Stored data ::
════════════════════

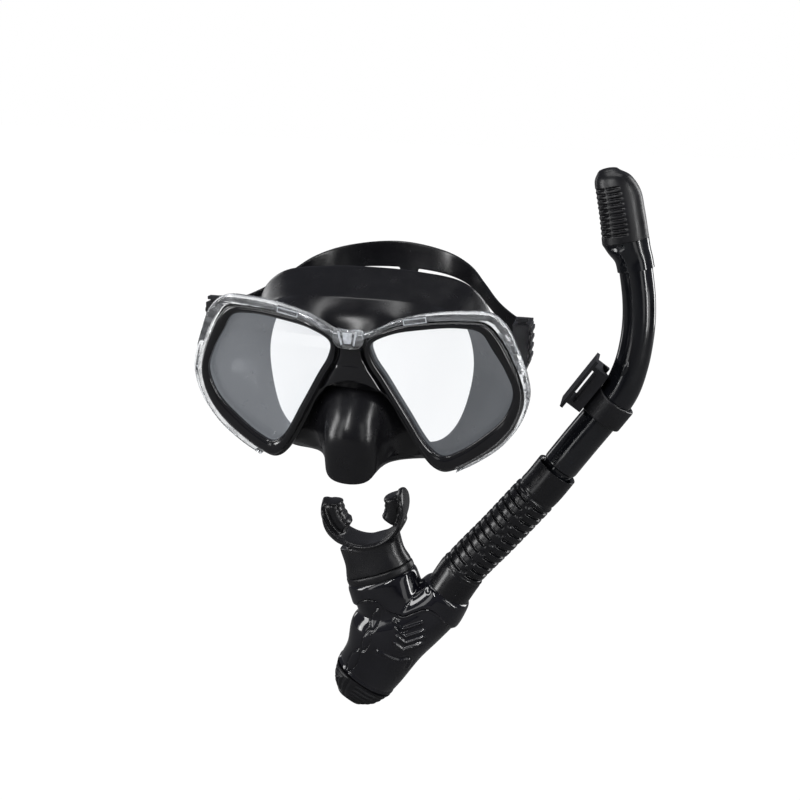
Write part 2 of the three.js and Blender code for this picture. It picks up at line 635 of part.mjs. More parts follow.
function purgeGrille() {
  const shell = cut(loft(ringsAlong(GRILLE_RINGS, MAIN_ANGLE)), loft(ringsAlong([
    [-4.2, -207.9, 15.6, 13], [-9.2, -216.3, 13.2, 11.2], [-12, -221, 7.5, 7]], MAIN_ANGLE)));
  const [mouthX, mouthZ] = GRILLE_RINGS[0];
  const slits = [-2, -1, 0, 1, 2].map((step) => {
    const middle = step * SLITS.pitch;
    const slit = box([-30, 30], [middle - SLITS.half, middle + SLITS.half], [-30, -4.5]);
    return standing(slit, mouthX, mouthZ, MAIN_ANGLE);
  });
  const keep = slits.map((slit, i) => toSolid(slit).intersect(toSolid(standing(
    disc(i % 4 === 0 ? SLITS.short : SLITS.long, -30, 0), mouthX, mouthZ, MAIN_ANGLE))));
  return toGeometry(keep.reduce((whole, slit) => whole.subtract(slit), toSolid(shell)));
}

function mouthClamp() {
  const inner = CLAMP_RINGS.map(([x, z]) => [x, z, 19 + GAP, 11.6 + GAP]);
  return loft([...ringsAlong(CLAMP_RINGS, NECK_ANGLE), ...ringsAlong(inner, NECK_ANGLE).reverse()], true);
}

// The mouthpiece: oval neck, curved lip shield and two bite tabs.
function mouthpiece() {
  const { x, z, r, thick, half, from, to } = SHIELD;
  const arc = new THREE.Shape();
  const [start, end] = [from, to].map(THREE.MathUtils.degToRad);
  arc.absarc(0, 0, r + thick / 2, start, end, false);
  arc.absarc(0, 0, r - thick / 2, end, start, true);
  const upright = (geometry, depth) => geometry.rotateX(Math.PI / 2).translate(x, SNORKEL_Y + depth, z);
  const band = new THREE.ExtrudeGeometry(arc, { depth: 2 * half, bevelEnabled: false, curveSegments: 18 });
  const shield = upright(band, half);
  const tabs = [[start, TABS.turns[0]], [end, TABS.turns[1]]].map(([turn, reach]) => {
    const tab = new THREE.Shape();
    const stop = turn + THREE.MathUtils.degToRad(reach);
    const backwards = reach < 0;
    tab.absarc(0, 0, r - thick / 2 + 0.4, turn, stop, backwards);
    tab.absarc(0, 0, r - thick / 2 - TABS.reach, stop, turn, !backwards);
    const settings = { depth: TABS.width, bevelEnabled: false, curveSegments: 6 };
    const solid = new THREE.ExtrudeGeometry(tab, settings);
    return upright(solid, TABS.width / 2);
  });
  const seat = [[3.5, -140, 19 + GAP, 11.6 + GAP], [0.7, -132.6, 19 + GAP, 11.6 + GAP]];
  const bore = loft(ringsAlong(seat, NECK_ANGLE));
  const narrowing = [[1, -133.4, 15.4, 9], [-4.2, -120, 14, 8.2], [-9, -108, 14, 8]];
  const throat = loft(ringsAlong(narrowing, NECK_ANGLE));
  return cut(join(loft(ringsAlong(MOUTH_NECK_RINGS, NECK_ANGLE)), shield, ...tabs), bore, throat);
}

// Snorkel keeper: a split sleeve round the barrel, a web and a rail that carries the strap clip.
function keeperSleeve() {
  const { outer, bore, half, rail, railHalf, webHalf } = KEEPER;
  const split = box([3, 20], [-20, -3], [-9, 9]);
  const sleeve = cut(disc(outer, -half, half), disc(bore, -9, 9), split);
  const web = cut(box([rail[1] - 0.5, -9], [-webHalf, webHalf], [-half, 5]), disc(bore, -9, 30));
  const bar = box(rail, [-railHalf, railHalf], [-8, 15]);
  return standing(join(sleeve, web, bar), KEEPER.x, KEEPER.z, BARREL_ANGLE);
}

// Strap clip: a lipped channel that slides along the keeper's rail, and an outer plate on two posts.
// The mask strap runs between the plate and the channel.
function strapClip() {
  const { half, channel, ends, plate, plateEnds, post } = CLIP;
  const { rail, railHalf, webHalf } = KEEPER;
  const wide = [-half, half];
  const railRoom = box([rail[0] - GAP, rail[1] + GAP], [-railHalf - GAP, railHalf + GAP], [-20, 30]);
  const webRoom = box([rail[1], -10], [-webHalf - 1, webHalf + 1], [-20, 30]);
  const body = cut(box(channel, wide, ends), railRoom, webRoom);
  const posts = [[ends[0], ends[0] + post], [ends[1] - post, ends[1]]].map((zs) => (
    box([plate[1] - 0.4, channel[0] + 0.5], wide, zs)));
  return standing(join(body, ...posts, box(plate, wide, plateEnds)), KEEPER.x, KEEPER.z, BARREL_ANGLE);
}

// ---------------------------------------------------------------- dry top

function dryRings(rows, shrink = 0) {
  const angle = THREE.MathUtils.degToRad(DRY.angle);
  return rows.map(([s, w, a, b]) => planeRing(
    DRY.x + s * Math.cos(angle) + w * Math.sin(angle),
    DRY.z + s * Math.sin(angle) - w * Math.cos(angle), DRY.angle, a - shrink, b - shrink));
}

const dryPlaced = (geometry) => standing(geometry, DRY.x, DRY.z, DRY.angle);

function dryTopBase() {
  const hull = loft(dryRings(BASE_RINGS));
  const tube = disc(VALVE_TUBE.r, VALVE_TUBE.from, VALVE_TUBE.to).translate(VALVE_TUBE.w, 0, 0);
  const socket = disc(9.2 + GAP, -20, 5);
  const bore = disc(VALVE_TUBE.bore, 2, 40).translate(VALVE_TUBE.w, 0, 0);
  return cut(join(hull, dryPlaced(tube)), dryPlaced(socket), dryPlaced(bore));
}

function dryTopShroud() {
  const hollow = SHROUD_RINGS.map(([s, w, a, b], i) => [s - (i > 2 ? SHROUD_WALL : 0), w, a, b]);
  const shell = loft([...dryRings(hollow, SHROUD_WALL).reverse(), ...dryRings(SHROUD_RINGS)]);
  const slots = Array.from({ length: SHROUD_SLOTS }, (_, i) => {
    const low = SHROUD_SLOT.first + i * SHROUD_SLOT.pitch;
    const outer = SHROUD_SLOT.outer - i * SHROUD_SLOT.narrowing;
    return dryPlaced(box([SHROUD_SLOT.inner, outer], [-40, 40], [low, low + SHROUD_SLOT.high]));
  });
  return cut(shell, ...slots);
}

function float() {
  return dryPlaced(box([-11.6, -6.6], [-5.5, 5.5], [15, 22]));
}

function valvePin() {
  return dryPlaced(rod(0.8, 'y', -7.4, 7.4, [FLAP.hinge, 0, FLAP.height]));
}

function valveFlap() {
  const lid = disc(6.2, -1.6, 0).translate(VALVE_TUBE.w - FLAP.hinge, 0, 0);
  const plate = join(lid, box([1.4, 4], [-2.5, 2.5], [-1.6, 0.2]));
  const knuckle = cut(rod(1.9, 'y', -2.5, 2.5, [0, 0, 0]), rod(0.8 + GAP, 'y', -9, 9, [0, 0, 0]));
  const flap = join(plate, knuckle).rotateY(-THREE.MathUtils.degToRad(FLAP.open));
  return dryPlaced(flap.translate(FLAP.hinge, 0, FLAP.height));
}

// ---------------------------------------------------------------- assembly

const lensGlass = facePlate(grown(lensEdge, LENS_OVERLAP), [], LENS_FRONT + 0.05, LENS_FRONT + LENS_THICK);
const bezelRing = facePlate(bezelEdge, [lensEdge], BEZEL_FRONT, LENS_FRONT - GAP);

const BRIDGE_FACE = { z: 16 };
BRIDGE_FACE.y = faceDepth(0, BRIDGE_FACE.z) + BRIDGE_PAD_FRONT;

const model = new THREE.Group();
model.position.set(0, -BRIDGE_FACE.y, -BRIDGE_FACE.z);
model.add(
  piece('main_frame', mainFrame(), BLACK_GLOSS),
  piece('clear_trim', clearTrim(), CLEAR),
  piece('bridge_cover', bridgeCover(), CLEAR),
  piece('skirt', skirt(), SILICONE),
  piece('strap', strap(), SILICONE),
);

const PAIRED = [
  ['lens', lensGlass, GLASS],
  ['bezel', bezelRing, BLACK_GLOSS],
  ['buckle_bracket', buckleBracket(), BLACK_MATTE],
  ['buckle_pin', bucklePin(), STEEL],
  ['buckle_body', buckleBody(), BLACK_MATTE],
  ['strap_roller', roller(), BLACK_MATTE],
  ['release_button', releaseButton(), BLACK_MATTE],
];
for (const [name, geometry, look] of PAIRED) {
  model.add(piece(`${name}_right`, geometry, look), piece(`${name}_left`, mirrored(geometry), look));
}

model.add(
  piece('barrel', barrel(), BLACK_GLOSS),
  piece('flex_hose', hose(), SILICONE),
  piece('chamber_body', chamberBody(), BLACK_GLOSS),
  piece('chamber_cover', chamberCover(), BLACK_GLOSS),
  piece('purge_seat', purgeSeat(), BLACK_MATTE),
  piece('purge_membrane', purgeMembrane(), SILICONE),
  piece('purge_grille', purgeGrille(), BLACK_GLOSS),
  piece('mouthpiece_clamp', mouthClamp(), BLACK_MATTE),
  piece('mouthpiece', mouthpiece(), SILICONE),
  piece('keeper_sleeve', keeperSleeve(), BLACK_MATTE),
  piece('strap_clip', strapClip(), BLACK_MATTE),
  piece('dry_top_base', dryTopBase(), BLACK_GLOSS),
  piece('dry_top_shroud', dryTopShroud(), BLACK_MATTE),
  piece('float', float(), BLACK_MATTE),
  piece('valve_pin', valvePin(), STEEL),
  piece('valve_flap', valveFlap(), SILICONE),
);

export default model;
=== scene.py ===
import json
import math

import bmesh
import bpy
import numpy as np
from mathutils import Matrix, Vector


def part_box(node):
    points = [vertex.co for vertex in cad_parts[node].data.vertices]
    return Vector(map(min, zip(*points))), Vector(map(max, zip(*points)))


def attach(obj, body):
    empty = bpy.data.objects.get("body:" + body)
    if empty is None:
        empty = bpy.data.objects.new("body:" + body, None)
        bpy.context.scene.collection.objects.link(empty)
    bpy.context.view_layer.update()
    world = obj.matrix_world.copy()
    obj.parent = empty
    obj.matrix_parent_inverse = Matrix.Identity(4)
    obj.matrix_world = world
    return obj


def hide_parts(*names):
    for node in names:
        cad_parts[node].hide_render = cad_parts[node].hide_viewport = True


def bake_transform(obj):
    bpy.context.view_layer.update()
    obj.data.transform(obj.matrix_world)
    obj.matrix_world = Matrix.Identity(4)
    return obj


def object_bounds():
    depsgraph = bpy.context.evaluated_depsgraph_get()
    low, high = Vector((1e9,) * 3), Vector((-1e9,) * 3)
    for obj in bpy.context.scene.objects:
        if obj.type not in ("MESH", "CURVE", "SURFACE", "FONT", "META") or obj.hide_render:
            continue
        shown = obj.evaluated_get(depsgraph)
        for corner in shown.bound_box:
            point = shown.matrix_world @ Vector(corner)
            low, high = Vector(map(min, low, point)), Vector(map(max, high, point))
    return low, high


# Twin-lens dive mask and dry-top snorkel: the finished surfaces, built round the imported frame.
# Shapes are worked out in millimetres from the lens datum, which lies on the symmetry plane level
# with the middle of the lenses: x right, y back towards the wearer, z up.

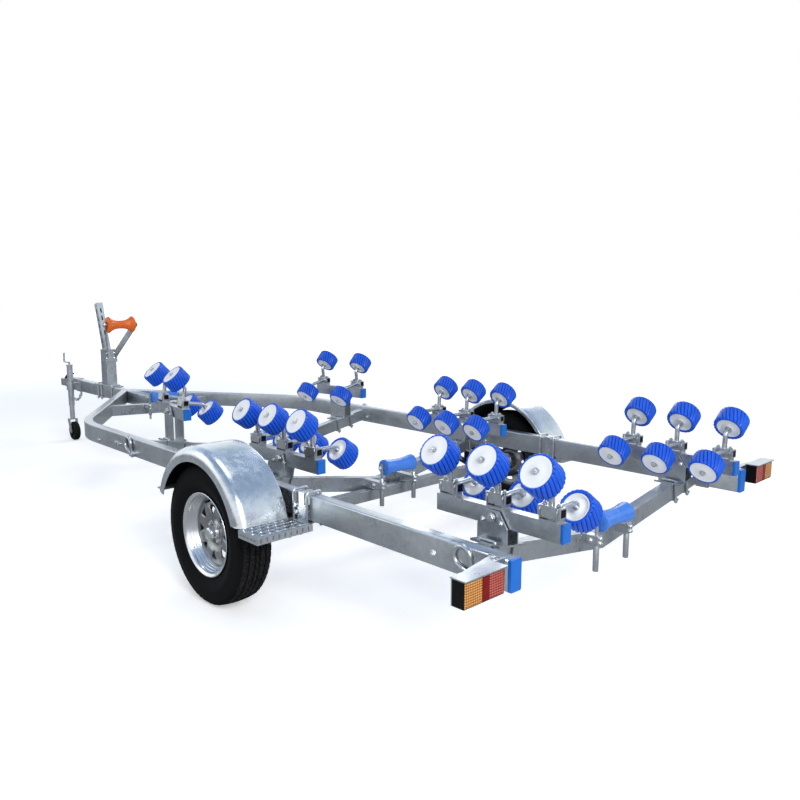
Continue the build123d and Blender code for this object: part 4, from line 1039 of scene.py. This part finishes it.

════════════════════

Proceeding from the line containing "for corner in" through the line containing "# with the middle", transcribe the lines above exactly, both end lines included.

EXPECTED ANSWER ::
        for corner in shown.bound_box:
            point = shown.matrix_world @ Vector(corner)
            low, high = Vector(map(min, low, point)), Vector(map(max, high, point))
    return low, high


# Twin-lens dive mask and dry-top snorkel: the finished surfaces, built round the imported frame.
# Shapes are worked out in millimetres from the lens datum, which lies on the symmetry plane level
# with the middle of the lenses: x right, y back towards the wearer, z up.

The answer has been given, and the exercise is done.